Le féminisme doit libérer de la haine de soi. Avais-je noté un jour sur un post-it, resté depuis lors au-dessus de mon bureau.
En appliquant une compresse chaude sur mon œil droit, absurdement enflammé depuis la nuit dernière (je bénis les conseils thérapeutiques dominicaux d’un ami ophtalmologue !), j’en profitais pour réfléchir à la phrase du post-it. C’est que le modèle patriarcal ne fonctionnerait pas sans cette part de haine de soi. On apprend à obéir et à faire obéir en humiliant, en soi et chez les autres, ce que les normes dévalorisent et subordonnent. La résistance féministe – par son travail critique et créatif d’alternatives – doit donc libérer de la haine de soi.

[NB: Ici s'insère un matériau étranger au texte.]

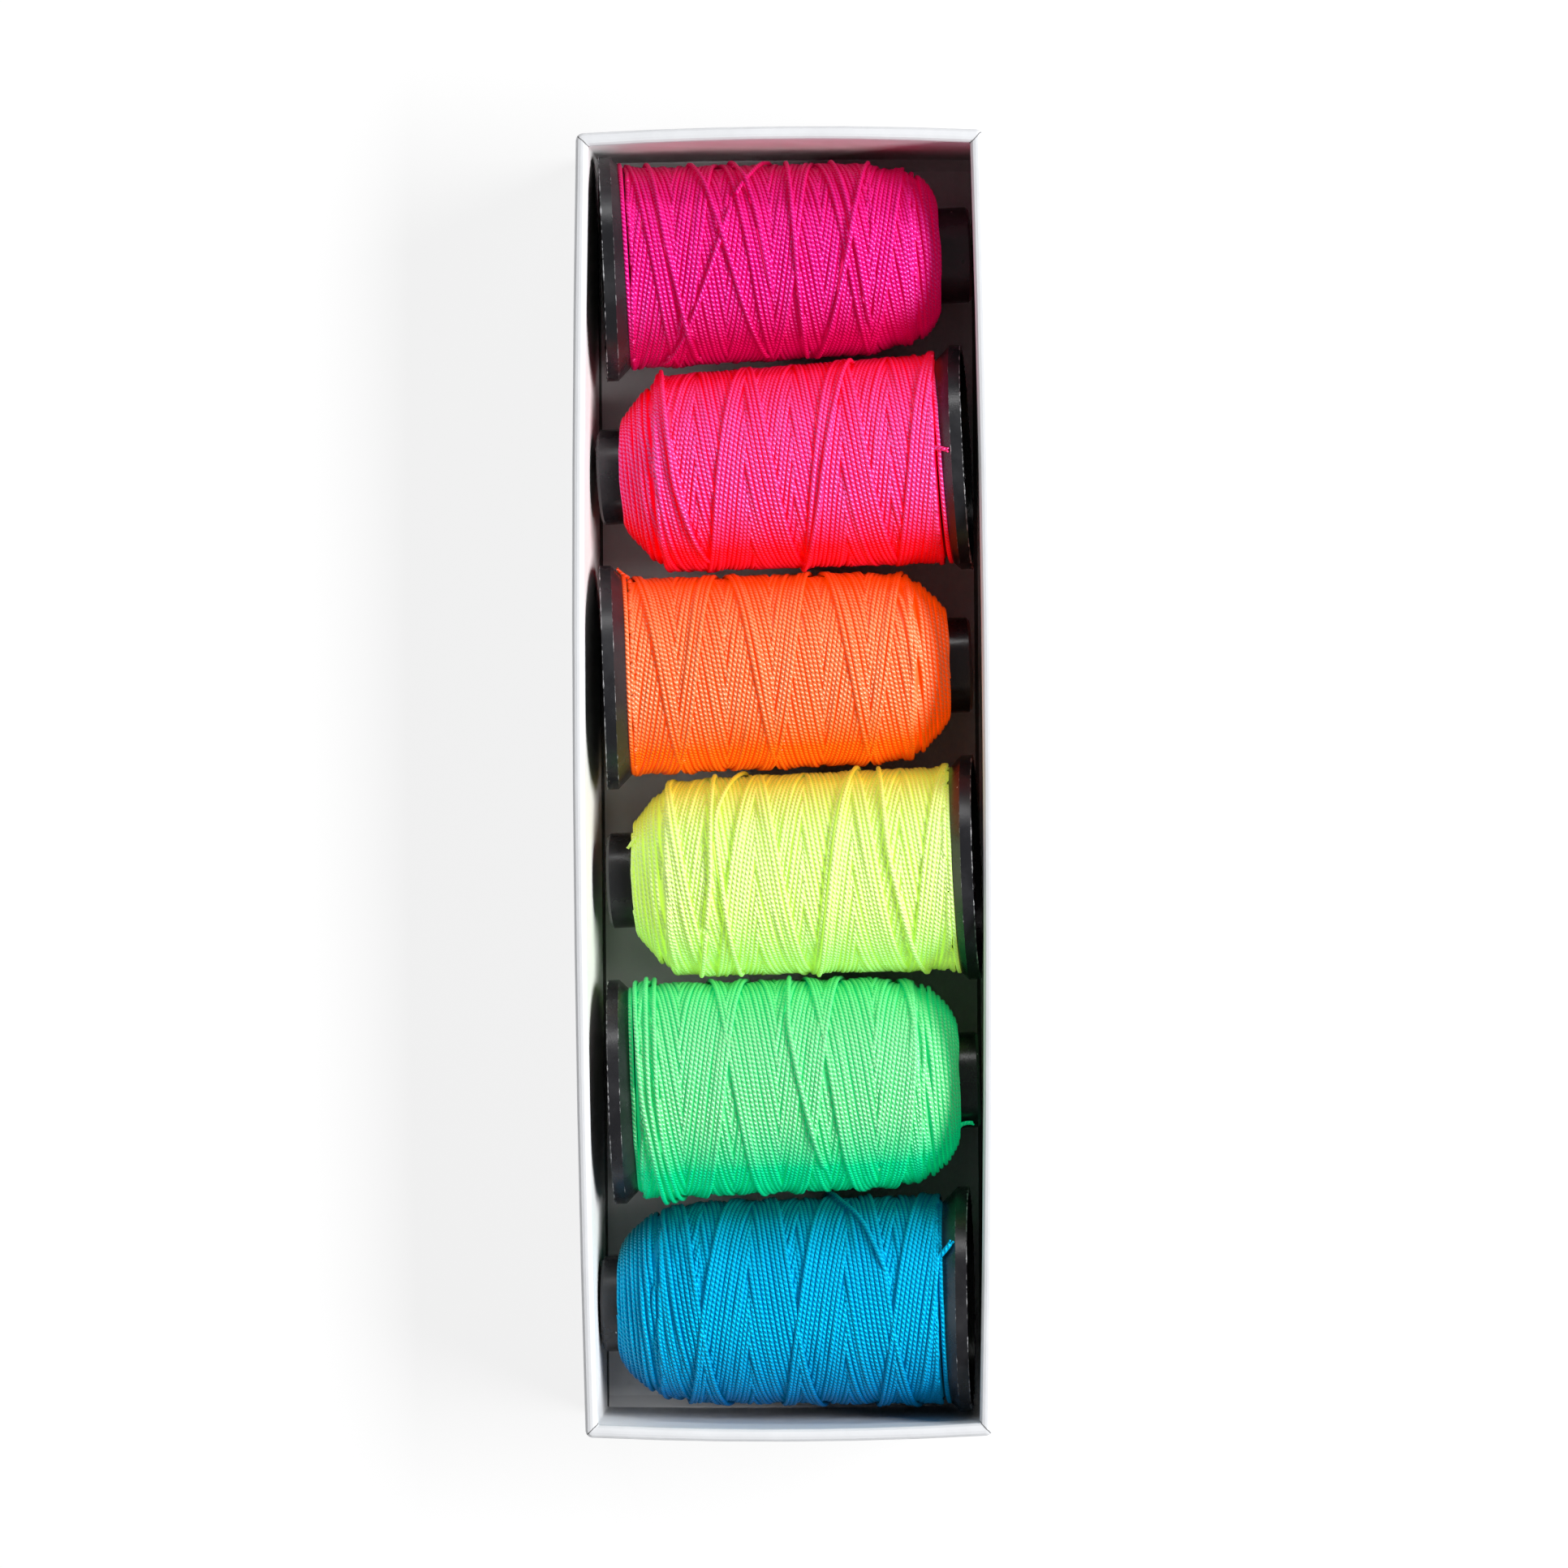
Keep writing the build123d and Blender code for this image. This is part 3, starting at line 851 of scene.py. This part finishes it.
def tubeMesh(lines, normals, radii, sides, flat=1.0):
    # Closed tubes along lines of points. UV X is in millimetres along them, and Y from 0 to 1 round them
    # from the crown.
    verts, faces, uvs, base = [], [], [], 0
    angles = (np.arange(sides) + 0.5) * fullTurn / sides
    heights = np.where(np.cos(angles) > 0, flat, 1) * np.cos(angles)
    for line, normal, radius in zip(lines, normals, radii):
        tangent = unit(np.gradient(line, axis=0))
        across = unit(np.cross(tangent, normal))
        upward = np.cross(across, tangent)
        spokes = heights[:, None] * upward[:, None, :] + np.sin(angles)[:, None] * across[:, None, :]
        verts.append((line[:, None, :] + np.reshape(radius, (-1, 1, 1)) * spokes).reshape(-1, 3))
        run = np.concatenate([[0], np.cumsum(np.linalg.norm(np.diff(line, axis=0), axis=1))]) / mm
        n = len(line)
        i = np.arange(n - 1)[:, None]
        j = np.arange(sides)[None, :]
        k = (j + 1) % sides
        quad = np.stack([i * sides + j, (i + 1) * sides + j, (i + 1) * sides + k, i * sides + k], -1)
        faces.append((base + quad.reshape(-1, 4), 4))
        u0, u1 = (np.broadcast_to(part[:, None], (n - 1, sides)) for part in (run[:-1], run[1:]))
        v0, v1 = (np.broadcast_to((j + step) / sides, (n - 1, sides)) for step in (0.5, 1.5))
        uvs.append(np.stack([u0, v0, u1, v0, u1, v1, u0, v1], -1).reshape(-1, 2))
        for end, order in ((0, range(sides)), (n - 1, range(sides - 1, -1, -1))):
            faces.append((base + end * sides + np.array([list(order)]), sides))
            uvs.append(np.full((sides, 2), run[end]))
        base += n * sides
    return np.concatenate(verts), faces, np.concatenate(uvs)


def buildMesh(name, verts, faces, uvs, place):
    mesh = bpy.data.meshes.new(name)
    loops = np.concatenate([f.reshape(-1) for f, size in faces])
    sizes = np.concatenate([np.full(len(f), size) for f, size in faces])
    mesh.vertices.add(len(verts))
    mesh.vertices.foreach_set("co", verts.reshape(-1).astype(np.float32))
    mesh.loops.add(len(loops))
    mesh.loops.foreach_set("vertex_index", loops.astype(np.int32))
    mesh.polygons.add(len(sizes))
    mesh.polygons.foreach_set("loop_start", np.concatenate([[0], np.cumsum(sizes)[:-1]]).astype(np.int32))
    mesh.update(calc_edges=True)
    layer = mesh.uv_layers.new(name="UVMap")
    layer.data.foreach_set("uv", uvs.reshape(-1).astype(np.float32))
    # rise: how far up the round of the spool each point lies, 1 at the top and -1 underneath;
    # facing: how far it looks towards -Y
    away = unit((verts - place["mouth"]) @ np.stack([place["up"], place["side"]], 1))
    facing = -away @ np.array([place["up"][1], place["side"][1]])
    for label, values in (("rise", away[:, 0]), ("facing", facing)):
        mesh.attributes.new(label, "FLOAT", "POINT").data.foreach_set("value", values.astype(np.float32))
    mesh.validate()
    mesh.shade_smooth()
    thing = bpy.data.objects.new(name, mesh)
    bpy.context.collection.objects.link(thing)
    return thing


def toWorld(place, station, radius, phi):
    # Points of a spool in the frame, and the directions from its axis to them.
    out = place["up"][None, :] * np.cos(phi)[:, None] + place["side"][None, :] * np.sin(phi)[:, None]
    return place["mouth"] + mm * (place["nose"][None, :] * station[:, None] + out * radius[:, None]), out


def fillingMesh(surface, place):
    # Closed turned filling under the threads, which stays outside the core's plate and flare.
    core, w = coreSettings, windingSettings
    inner = core["tubeRadius"] + w["fillingGap"]
    along = np.linspace(0, surface.length, w["fillingSteps"])
    station, radius, _, _ = surface.at(along, -w["sink"])
    start = np.argmax(station + radius > core["flareSum"])
    kept = slice(start, None, w["fillingEvery"])
    station, radius = station[kept], np.maximum(radius[kept], inner)
    plate = core["plateStation"]
    station = np.concatenate([[plate, plate], station, [station[-1]]])
    radius = np.concatenate([[inner, core["flareSum"] - plate], radius, [inner]])
    around = w["fillingAround"]
    phi = np.arange(around) * fullTurn / around
    rows = [toWorld(place, np.full(around, s), np.full(around, r), phi)[0] for s, r in zip(station, radius)]
    n = len(rows)
    i = np.arange(n)[:, None]
    j = np.arange(around)[None, :]
    k = (j + 1) % around
    after = (i + 1) % n
    quad = np.stack([i * around + j, i * around + k, after * around + k, after * around + j], -1)
    return np.concatenate(rows), [(quad.reshape(-1, 4), 4)], np.full((quad.size, 2), 0.5)


def makeWinding(name):
    w = windingSettings
    place = spoolPlace(name)
    surface = Surface(windingOutline(name, place), w["shoulderPull"][name])
    laid = windSpool(name, surface)
    lines, normals = [], []
    for along, phi, level in seenRuns(surface, laid):
        pick = np.unique(np.concatenate([np.arange(0, len(along), w["pointEvery"]), [len(along) - 1]]))
        station, radius, nStation, nRadius = surface.at(along[pick], level[pick] - w["crownDrop"])
        radius = np.maximum(radius, coreSettings["flareSum"] + w["flareLift"] - station)
        points, out = toWorld(place, station, radius, phi[pick])
        lines.append(points)
        normals.append(place["nose"][None, :] * nStation[:, None] + out * nRadius[:, None])
    radii = [w["threadRadius"] * mm] * len(lines)
    verts, faces, uvs = tubeMesh(lines, normals, radii, w["sides"], w["flatness"])
    baseVerts, baseFaces, baseUvs = fillingMesh(surface, place)
    faces = faces + [(f + len(verts), size) for f, size in baseFaces]
    verts, uvs = np.concatenate([verts, baseVerts]), np.concatenate([uvs, baseUvs])
    thing = buildMesh(name + "Winding", verts, faces, uvs, place)
    thing.data.materials.append(threadFinishes[name])
    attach(thing, name + "_spool")
    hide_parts(name + "_thread")
    print(name, "winding:", len(lines), "stretches,", sum(len(f) * (s - 2) for f, s in faces), "triangles")


for name in spoolNames:
    makeWinding(name)
print("windings made")


flashSettings = {
    # stations, radii and thicknesses of the lines round the flange, the torn edge first
    "lines": [(0.06, 23.70, 0.085), (2.42, 23.66, 0.045)],
    "points": 420,
    "tear": 0.55,             # how unevenly they are torn
    "tearSpread": (0.25, 0.5, 1, 0.5, 0.25),
    "tearLimits": (0.25, 2.6),
    "sides": 5,
    "seed": 31,
}


def makeFlash(name, order):
    place = spoolPlace(name)
    rng = np.random.default_rng(flashSettings["seed"] + order)
    spread = flashSettings["tearSpread"]
    lines, normals, radii = [], [], []
    for station, radius, thick in flashSettings["lines"]:
        phi = np.linspace(0, fullTurn, flashSettings["points"] + 1)
        tear = np.convolve(rng.normal(0, 1, flashSettings["points"] + len(spread)), spread, "valid")
        tear = np.clip(1 + flashSettings["tear"] * tear, *flashSettings["tearLimits"])
        tear[-1] = tear[0]
        line, out = toWorld(place, np.full(len(phi), station), np.full(len(phi), radius), phi)
        lines.append(line)
        normals.append(out)
        radii.append(thick * mm * tear)
    verts, faces, uvs = tubeMesh(lines, normals, radii, flashSettings["sides"])
    thing = buildMesh(name + "Flash", verts, faces, uvs, place)
    thing.data.materials.append(flashFinish)
    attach(thing, name + "_spool")


for order, name in enumerate(spoolNames):
    makeFlash(name, order)
print("flange lines made")


endSettings = {
    # stations, radii and angles along each cut end
    "paths": {
        "magenta": [(70.6, 12.4, 124), (72.0, 11.2, 125), (73.8, 10.75, 125), (75.6, 11.0, 126)],
        "pink": [(6.8, 21.0, 3.4), (5.6, 22.2, 3.2), (4.6, 22.9, 2.6), (3.5, 23.6, 1.7)],
        "orange": [(6.2, 21.2, -79), (5.4, 21.7, -80), (4.8, 22.1, -81), (4.2, 22.6, -82)],
        "yellow": [(70.9, 14.4, 40), (71.6, 13.6, 39.5), (72.2, 13.0, 38.5), (72.8, 12.3, 36)],
        "green": [(72.6, 13.2, 51), (73.8, 11.6, 51), (74.9, 11.2, 51.5), (75.7, 11.3, 50.8)],
        "blue": [(6.1, 21.3, 28.6), (5.2, 22.2, 29.6), (4.3, 23.0, 31.5), (3.5, 23.6, 33.5)],
    },
    "thickness": {"magenta": 1.0, "pink": 1.0, "orange": 0.8, "yellow": 0.7, "green": 0.9, "blue": 1.15},
    "taper": (1.0, 0.94),
    "points": 25,
    "easings": 3,
    "sides": 10,
    # the plies that the tip opens into
    "frayLength": 0.75,
    "frayShorter": 0.18,      # by which each ply is shorter than the last
    "frayRadius": 0.24,
    "frayTaper": (1.1, 0.85),
    "frayTurn": 0.6,          # radians
    "fraySpread": 0.42,
    "frayOpening": (0.42, 0.58),     # spread at a ply's root, and what is added towards its tip
    "frayUneven": (0.5, 5),   # how much the plies differ, and how fast that turns from ply to ply
    "frayFrom": -0.5,         # where a ply starts, in shares of its length before the tip
    "frayPoints": 9,
}


def makeEnd(name):
    # A short cut end: one twisted thread that opens into its plies at the tip.
    e = endSettings
    place = spoolPlace(name)
    path = np.array(e["paths"][name], float)
    fine = np.linspace(0, len(path) - 1, e["points"])
    station, radius, angle = (np.interp(fine, np.arange(len(path)), path[:, i]) for i in range(3))
    line, out = toWorld(place, station, radius, np.radians(angle))
    for easing in range(e["easings"]):
        line[1:-1] = (line[:-2] + 2 * line[1:-1] + line[2:]) / 4
    lines, normals = [line], [out]
    thickness = e["thickness"][name] * mm
    radii = [windingSettings["threadRadius"] * thickness * np.linspace(*e["taper"], len(line))]
    ahead = line[-1] - line[-3]
    ahead /= np.linalg.norm(ahead)
    across = np.cross(ahead, out[-1])
    root, more = e["frayOpening"]
    uneven, unevenRate = e["frayUneven"]
    for ply in range(threadFinish["plies"]):
        turn = fullTurn * ply / threadFinish["plies"] + e["frayTurn"]
        away = across * math.cos(turn) + out[-1] * math.sin(turn)
        reach = np.linspace(e["frayFrom"], 1, e["frayPoints"])[:, None]
        opened = root + more * np.clip(reach, 0, 1) * (1 + uneven * math.cos(unevenRate * ply))
        length = e["frayLength"] * mm
        forward = ahead * reach * length * (1 - e["frayShorter"] * ply)
        lines.append(line[-1] + forward + away * (e["fraySpread"] * thickness * opened))
        normals.append(np.tile(out[-1], (e["frayPoints"], 1)))
        radii.append(e["frayRadius"] * thickness * np.linspace(*e["frayTaper"], e["frayPoints"]))
    verts, faces, uvs = tubeMesh(lines, normals, radii, e["sides"])
    thing = buildMesh(name + "End", verts, faces, uvs, place)
    thing.data.materials.append(threadFinishes[name])
    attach(thing, name + "_spool")
    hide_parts(name + "_thread_end")


for name in spoolNames:
    makeEnd(name)
print("thread ends made")
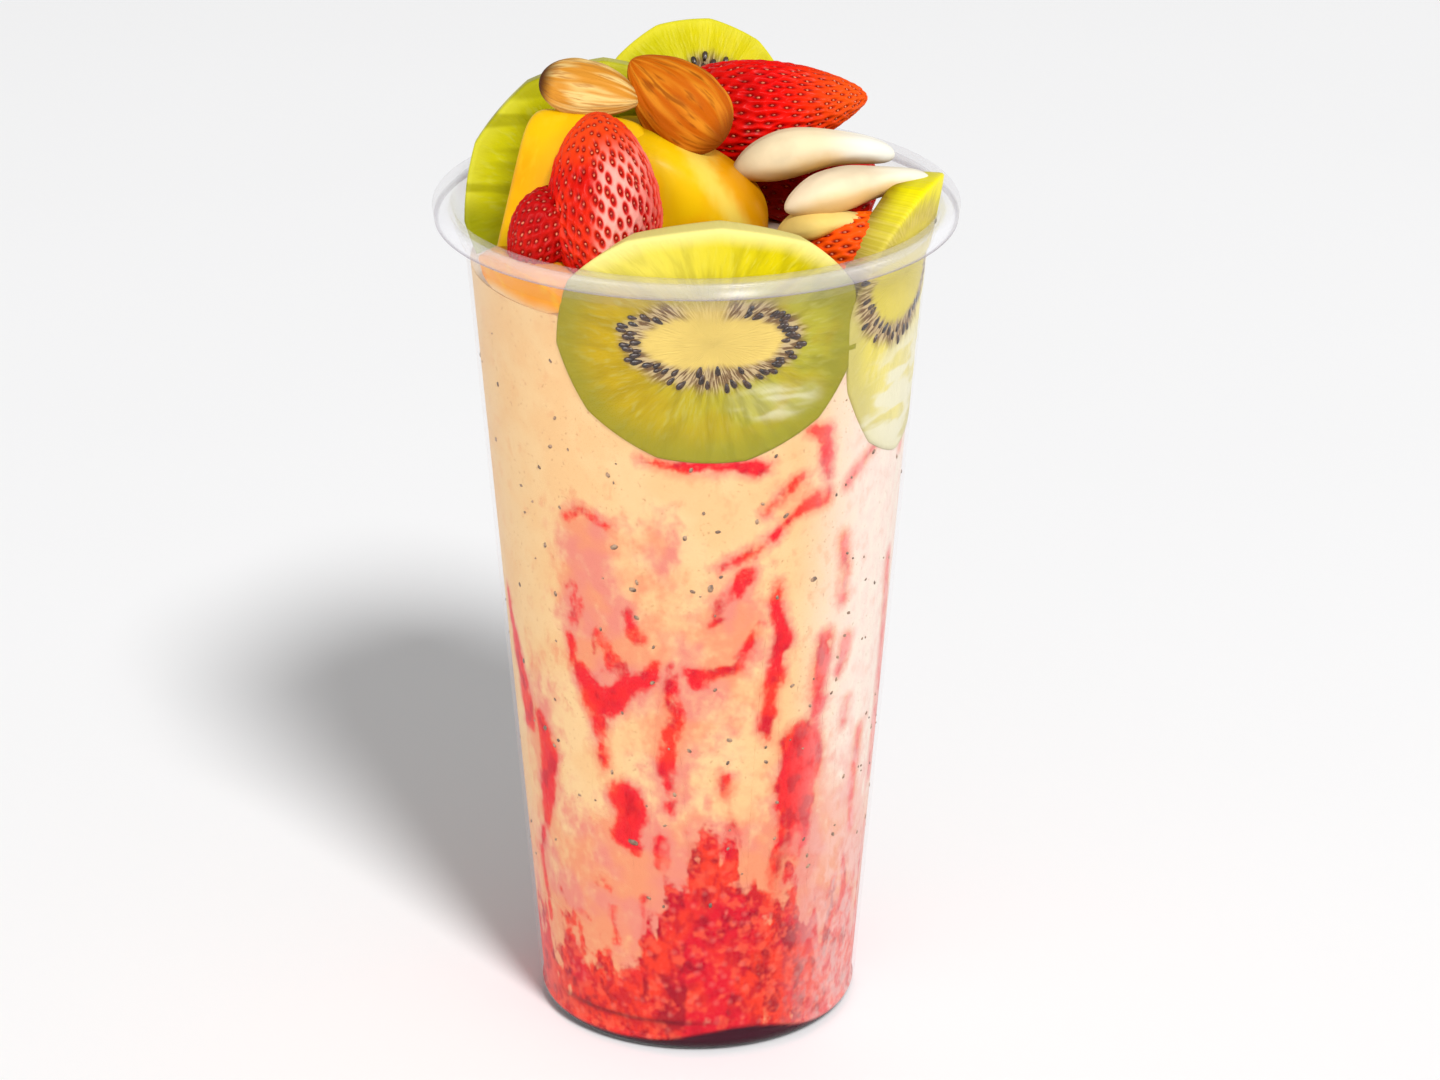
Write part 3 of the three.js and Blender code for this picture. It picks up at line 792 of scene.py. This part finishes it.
# Tints run from a slice's left end to its right end, under the rim and above it.
kiwiSlices = {
    "kiwi_front": {
        "half": (29.2, 22.7), "ring": (14.8, 7), "core": (0.2, 0.9), "turn": 0.2, "seeds": 66,
        "bare": (100, 36),  # few seeds show in this direction, and so far each way
        "thickness": 5, "wall": (3.9, 143.9, 0),
        "rays": (0.74, 0.78),  # how dark the rays are, under the rim and above it
        "film": (12, -11, 9, 4, 0.36),  # drink between slice and wall: its middle, reach and strength
        "low": ((203, 168, 10), (185, 177, 54)), "high": ((250, 232, 104), (228, 208, 6)),
        "edge": (250, 236, 140),
    },
    "kiwi_right": {
        "half": (21, 26), "ring": (13, 11.5), "core": (-5, 10), "coreTint": (228, 208, 84), "turn": 0.5,
        "seeds": 52, "bare": (90, 96), "thickness": 7, "wall": (70.5, 140.5, 0.09), "rays": (0.85, 0.8),
        "film": (0, -15, 20, 14, 0.6), "low": ((238, 220, 100), (244, 228, 140)),
        "high": ((236, 218, 0), (254, 240, 4)), "edge": (254, 240, 8), "inner": (150, 122, 6),
    },
    "kiwi_rear": {
        "half": (22.5, 22), "ring": (12, 10), "core": (0, 0), "turn": 0.1, "seeds": 44,
        "bare": (90, 20), "thickness": 5, "wall": (-158, 141, 0), "rays": (0.65, 0.75),
        "film": (-8, -12, 10, 5, 0.4), "low": ((190, 170, 40), (176, 166, 60)),
        "high": ((226, 210, 40), (214, 200, 14)), "edge": (246, 232, 110),
    },
    "kiwi_left": {
        "half": (25.4, 25.4), "ring": (10, 11), "core": (0, 0), "turn": 0, "seeds": 40,
        "bare": (90, 20), "thickness": 8, "place": ((-16.7, 0.4, 156.8), (78, 0, -8)),
        "rays": (0.85, 0.88), "low": ((192, 188, 10), (172, 174, 8)),
        "high": ((204, 198, 8), (188, 186, 6)), "edge": (214, 208, 50), "bands": True,
    },
    "kiwi_back": {
        "half": (17.4, 17.4), "ring": (6, 8.6), "core": (2.2, -0.3), "turn": 0.3, "seeds": 36,
        "bare": (-90, 10), "thickness": 6, "place": ((-0.3, 19.5, 168.4), (55, 0, 0)),
        "rays": (0.9, 0.93), "low": ((190, 180, 10), (226, 214, 16)),
        "high": ((212, 206, 6), (240, 226, 20)), "edge": (236, 226, 50),
    },
}


def facetShare(angle, turn):
    side = 2 * math.pi / kiwi["facets"]
    within = (angle + turn) % side
    flat = math.cos(side / 2) / math.cos(within - side / 2)
    return 1 - 0.5 * (1 - flat)


def ringDistance(x, y, spec):
    # mm outside the middle of the seeds' ring, or below 0 inside it
    coreX, coreY = x - spec["core"][0], y - spec["core"][1]
    across = math.hypot(coreX / spec["ring"][0], coreY / spec["ring"][1])
    fromCore = math.hypot(coreX, coreY)
    return fromCore - fromCore / max(across, 0.05)


def addSeeds(bm, spec, rng):
    # oval seeds lie flat in the ring round the core and point away from it
    ringX, ringY = spec["ring"]
    coreX, coreY = spec["core"]
    parts = bmesh.new()
    for i in range(spec["seeds"]):
        angle = 2 * math.pi * (i + rng.uniform(-0.4, 0.4)) / spec["seeds"]
        fromBare = abs(aroundWall(math.degrees(angle), spec["bare"][0])) / spec["bare"][1]
        if fromBare < 1 and rng.random() > 0.3 * fromBare:
            continue
        x, y = ringX * math.cos(angle), ringY * math.sin(angle)
        away = Vector((x, y)).normalized() * rng.uniform(-1.9, 1.9)
        size = rng.uniform(0.75, 1.1)
        seed = ball(parts, 2)
        for vertex in seed:
            narrow = 1 + 0.4 * vertex.co.x
            vertex.co.x *= kiwi["seedLength"] / 2 * size
            vertex.co.y *= kiwi["seedWidth"] / 2 * size * narrow
            vertex.co.z *= 0.4
        turn = math.atan2(y, x) + rng.uniform(-0.2, 0.2)
        bmesh.ops.rotate(parts, matrix=Matrix.Rotation(turn, 3, "Z"), verts=seed, cent=(0, 0, 0))
        bmesh.ops.translate(parts, vec=(coreX + x + away.x, coreY + y + away.y, -0.12), verts=seed)
    addParts(bm, parts)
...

C’est au fond la tâche de toute philosophie critique – me disais-je ensuite, le temps de pose de la compresse étant relativement long. Puisqu’elle s’efforce de comprendre les souffrances sociales, elle doit aussi éviter de se perdre dans le ressassement, et par là de les renforcer. Elle doit valoriser des pistes, des expériences, des questions, des itinéraires, qui fabriqueront non pas une méthode uniforme, mais des bribes de sagesse féministe. Une sagesse qui ne prend plus pour modèle la tranquillité apportée par des privilèges sociaux, mais la joie d’une vie qui – pour reprendre les mots de Nietzsche – ne se retourne plus contre elle-même (qui a donc pris son indépendance à l’égard des flagellations en tous genres).